Yes, brilliant. And, oh so familiar to those of us concerned with environmental sustainability, social justice, or other causes. So easy to see manifestations in our mundane day-to-day choices.
fascinating and rich session. toda
Todah as always
Thank you for enlarging my reading Amos Oz.
GREAT selections and multimedia the voice of Zelda was amazing to listen to. Many thanks, Aviva Lev-Ari
Wonderful class. Thank you.
Marcia Falk has done brilliant translations of Zelda’s work, The Spectacular Difference,,
possibly this is the English translation we just used.
an amazing class
thanks. wonderful class. how do I get on the email list?
Thank you, Rachel. I love the opportunity to delve deeply into text that we usually read straightforwardly!
Hi Jackie Ellenson. How are you and David??
I don’t feel the tenderness of the language is an obstacle. It’s so easy to understand that Adam means person - not male person
The philosophy of cheese purchase. Who knew?! Todah, Rachel.
Genderdness not tendeerness
That was the time of -- America First, and of Israel First.
I totally get the internal debate
Oz's dilemmas about what to buy echo my own throughout my life -- starting with not buying German made items right up to today, in trying not to buy from amazon because of their wasteful packaging and how they treat their workers. In between -- lots of other value-laden buying decisions.
Yes, susan, me too.
I think the internal debate about the cheese is a symbol if the broader internal debate in early Israel about our relationship to those Arabs who already lived there. perhaps there was an early desire to connect more with neighbors or, at least, to understand, empathize with people struggling to tame the land.
Same as my parents wouldn’t get a VW bug because German. don’t know when my father got his giant Mercedes, maybe when driven by guide in Israel?

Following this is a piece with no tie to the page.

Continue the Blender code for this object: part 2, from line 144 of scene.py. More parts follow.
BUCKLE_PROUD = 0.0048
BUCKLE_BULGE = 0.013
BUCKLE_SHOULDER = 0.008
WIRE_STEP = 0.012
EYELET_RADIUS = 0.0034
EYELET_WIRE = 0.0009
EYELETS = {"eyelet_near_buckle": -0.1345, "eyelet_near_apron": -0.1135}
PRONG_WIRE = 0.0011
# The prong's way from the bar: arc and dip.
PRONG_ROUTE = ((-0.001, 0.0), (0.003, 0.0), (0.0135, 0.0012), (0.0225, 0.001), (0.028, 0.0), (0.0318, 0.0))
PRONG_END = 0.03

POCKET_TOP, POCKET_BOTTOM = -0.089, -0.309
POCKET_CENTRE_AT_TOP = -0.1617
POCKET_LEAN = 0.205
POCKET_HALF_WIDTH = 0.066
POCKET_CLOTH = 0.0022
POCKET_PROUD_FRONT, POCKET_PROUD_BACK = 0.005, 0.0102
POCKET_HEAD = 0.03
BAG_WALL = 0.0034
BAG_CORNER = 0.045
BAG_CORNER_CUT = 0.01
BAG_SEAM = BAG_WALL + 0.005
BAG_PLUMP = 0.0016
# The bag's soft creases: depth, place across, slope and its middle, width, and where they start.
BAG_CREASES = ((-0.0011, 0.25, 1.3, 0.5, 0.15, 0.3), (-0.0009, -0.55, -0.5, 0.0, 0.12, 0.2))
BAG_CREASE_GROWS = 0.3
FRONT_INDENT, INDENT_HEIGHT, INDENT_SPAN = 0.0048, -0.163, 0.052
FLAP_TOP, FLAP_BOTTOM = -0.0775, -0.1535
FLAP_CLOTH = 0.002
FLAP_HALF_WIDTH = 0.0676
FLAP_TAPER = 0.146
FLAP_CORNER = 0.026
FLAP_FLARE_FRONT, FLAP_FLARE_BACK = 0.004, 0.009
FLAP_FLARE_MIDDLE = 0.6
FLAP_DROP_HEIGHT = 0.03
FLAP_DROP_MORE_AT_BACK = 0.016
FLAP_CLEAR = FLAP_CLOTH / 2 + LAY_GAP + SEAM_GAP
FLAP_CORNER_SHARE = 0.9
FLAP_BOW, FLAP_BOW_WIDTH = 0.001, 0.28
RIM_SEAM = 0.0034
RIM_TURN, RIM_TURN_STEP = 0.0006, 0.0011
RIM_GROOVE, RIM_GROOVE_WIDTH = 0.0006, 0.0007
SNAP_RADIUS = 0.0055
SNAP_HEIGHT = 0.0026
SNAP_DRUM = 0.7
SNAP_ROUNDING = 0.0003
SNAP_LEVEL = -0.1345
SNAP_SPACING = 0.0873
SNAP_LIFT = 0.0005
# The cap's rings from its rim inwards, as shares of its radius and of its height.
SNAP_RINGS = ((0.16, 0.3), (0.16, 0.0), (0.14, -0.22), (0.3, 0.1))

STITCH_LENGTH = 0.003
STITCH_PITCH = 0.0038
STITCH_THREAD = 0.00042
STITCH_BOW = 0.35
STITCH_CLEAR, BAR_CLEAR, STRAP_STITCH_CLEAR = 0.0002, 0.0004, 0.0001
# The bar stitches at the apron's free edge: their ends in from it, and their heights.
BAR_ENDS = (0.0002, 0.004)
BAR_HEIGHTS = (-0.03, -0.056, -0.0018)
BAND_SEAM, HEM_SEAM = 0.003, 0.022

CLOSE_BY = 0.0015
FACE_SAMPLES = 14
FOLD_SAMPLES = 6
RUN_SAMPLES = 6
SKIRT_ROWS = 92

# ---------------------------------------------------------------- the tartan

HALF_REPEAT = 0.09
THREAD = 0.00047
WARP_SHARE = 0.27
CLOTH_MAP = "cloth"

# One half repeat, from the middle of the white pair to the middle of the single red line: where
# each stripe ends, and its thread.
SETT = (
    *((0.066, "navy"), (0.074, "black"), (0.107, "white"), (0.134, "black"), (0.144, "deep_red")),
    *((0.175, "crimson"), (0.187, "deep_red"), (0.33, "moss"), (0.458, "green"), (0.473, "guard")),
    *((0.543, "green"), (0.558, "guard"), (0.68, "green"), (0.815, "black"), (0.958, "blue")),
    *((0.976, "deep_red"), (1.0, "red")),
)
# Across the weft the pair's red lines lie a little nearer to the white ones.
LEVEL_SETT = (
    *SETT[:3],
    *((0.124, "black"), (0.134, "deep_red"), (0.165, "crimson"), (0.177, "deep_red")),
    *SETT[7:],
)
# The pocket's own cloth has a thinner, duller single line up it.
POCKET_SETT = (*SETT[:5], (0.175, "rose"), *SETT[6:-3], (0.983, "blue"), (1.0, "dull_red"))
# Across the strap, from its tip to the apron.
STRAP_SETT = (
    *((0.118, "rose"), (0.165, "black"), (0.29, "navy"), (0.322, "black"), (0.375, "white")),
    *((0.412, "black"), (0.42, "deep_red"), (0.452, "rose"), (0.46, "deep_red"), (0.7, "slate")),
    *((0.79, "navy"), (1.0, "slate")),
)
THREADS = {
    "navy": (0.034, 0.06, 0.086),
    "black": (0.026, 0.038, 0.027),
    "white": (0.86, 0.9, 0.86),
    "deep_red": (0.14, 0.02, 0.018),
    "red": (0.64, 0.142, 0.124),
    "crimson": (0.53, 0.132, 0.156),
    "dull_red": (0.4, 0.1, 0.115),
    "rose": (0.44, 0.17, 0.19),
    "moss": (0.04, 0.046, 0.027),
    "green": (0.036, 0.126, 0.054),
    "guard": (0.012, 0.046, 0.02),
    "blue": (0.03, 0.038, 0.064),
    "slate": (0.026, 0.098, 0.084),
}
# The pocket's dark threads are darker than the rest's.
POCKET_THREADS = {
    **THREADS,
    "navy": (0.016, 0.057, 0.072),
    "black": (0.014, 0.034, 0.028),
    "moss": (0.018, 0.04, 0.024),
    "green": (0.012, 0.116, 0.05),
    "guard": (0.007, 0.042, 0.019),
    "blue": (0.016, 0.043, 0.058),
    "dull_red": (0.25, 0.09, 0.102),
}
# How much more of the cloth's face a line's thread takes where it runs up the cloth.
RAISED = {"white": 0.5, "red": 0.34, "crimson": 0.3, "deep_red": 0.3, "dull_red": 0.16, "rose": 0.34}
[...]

Thé values enunciated by Oz surprised me. it evokes nationalism and division, which is why I am not a pure Zionist. I realize it was written before 1948, but it has persisted beyond Independence.
This constant internal debate definitely derives from the tradition of arguing every minute point of existence (and Torah). How do other people live their simple lives without thinking about all this? And after a lifetime of making the "best" decision, what have I accomplished? Maybe I should try removing this huge weight from my shoulders.
No, don’t do thiat! It’s what gives weight and depth to your thoughts. It’s our tradition and to be proud of!!
my father would never buy anything made in Germany. he made me promise never to buy a German car. He even hated Bayer aspirin. He was in the army during the war. it framed his whole life, perhaps as the early years in Israel framed the lives of so many in Israel and in the diaspora. we wrote what we know. Oz’s writing reflects his experience in Israel and also what he heard about his family history. Fiction can teach us so much of people, culture, society, and more, often what we wish we could be as much as what we really are. The readers bring their own experience to the words and interpret as they can. As one born after Israel was established, I read this as much for the history as for a glimpse into the human condition of the time and what molded that/ those particular sensibilities.
Susan Mayer- definitely understand you!
yes. Which us why there was so much ‘European’ high culture in the early isrel
Thank you for another thoughtful nuanced conversation.
We had similar feelings about Germany until a cultural trip to Berlin in 2011.